1854. Louis Dwight died at Boston, aged 61. He was a native of Stockbridge, Mass., and graduated at Yale college in 1813. On the formation of the Prison discipline society, he was appointed corresponding secretary, and devoted the remainder of his life to the promotion of the interests of this important institution of public economy and Christian philanthropy.
1855. A convention of the friends of slavery was held at Lexington, Mo.
1855. A mob at Jonesville, Mo., seized a prisoner whom a jury had found guilty of murder, for which the statute punishment was imprisonment for life, and hung him on a tree.

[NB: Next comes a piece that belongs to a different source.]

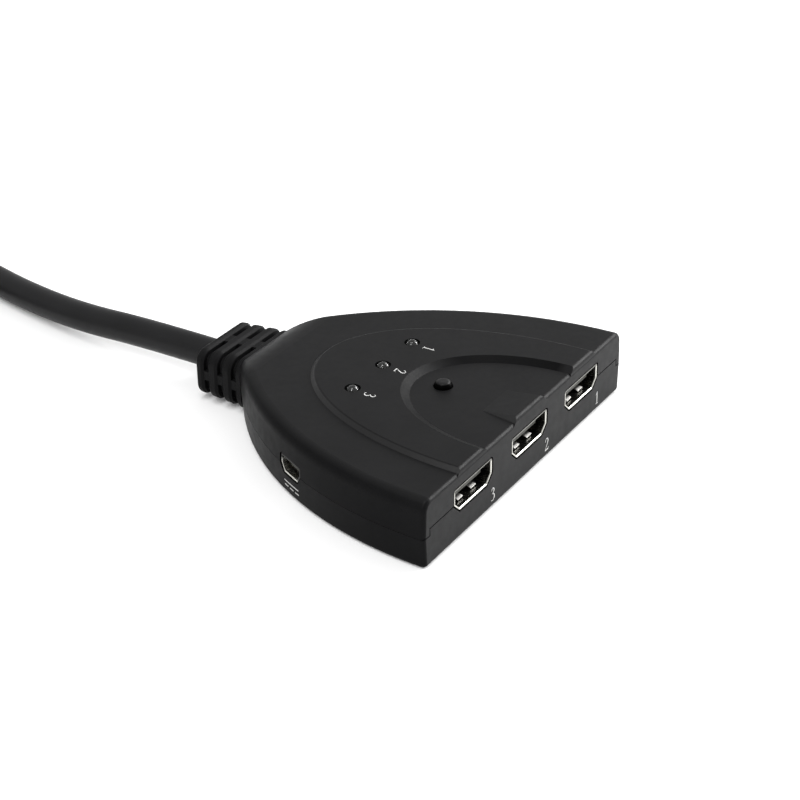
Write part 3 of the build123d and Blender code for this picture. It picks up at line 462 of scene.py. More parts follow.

1856. The Crimea was evacuated by the last of the allied forces of Great Britain and France.
1856. The submarine telegraph cable was laid across the St. Lawrence gulf, from cape Race cove, Newfoundland, and Ashby bay, cape Breton, a distance of 85 miles, and messages transmitted from place to place.
JULY 13.
325. The first œcumenical council, that is, council of the whole habitable earth, assembled at Nice, now Isnick, in Bythinia, where 318 fathers of the church subscribed the ordinances regulating the festival of Easter, and establishing the Godhead, in opposition to the dogmas of Arius.
573. Pope John III died.
1024. Henry II, emperor of Germany, died. He was successful in arms against the Greeks and Saracens, whom he drove from Calabria, restored peace and tranquility in Italy and Germany, and increased his popularity by various deeds of benevolence and kindness wherever he went.
1377. Isle of Wight taken by the French and plundered.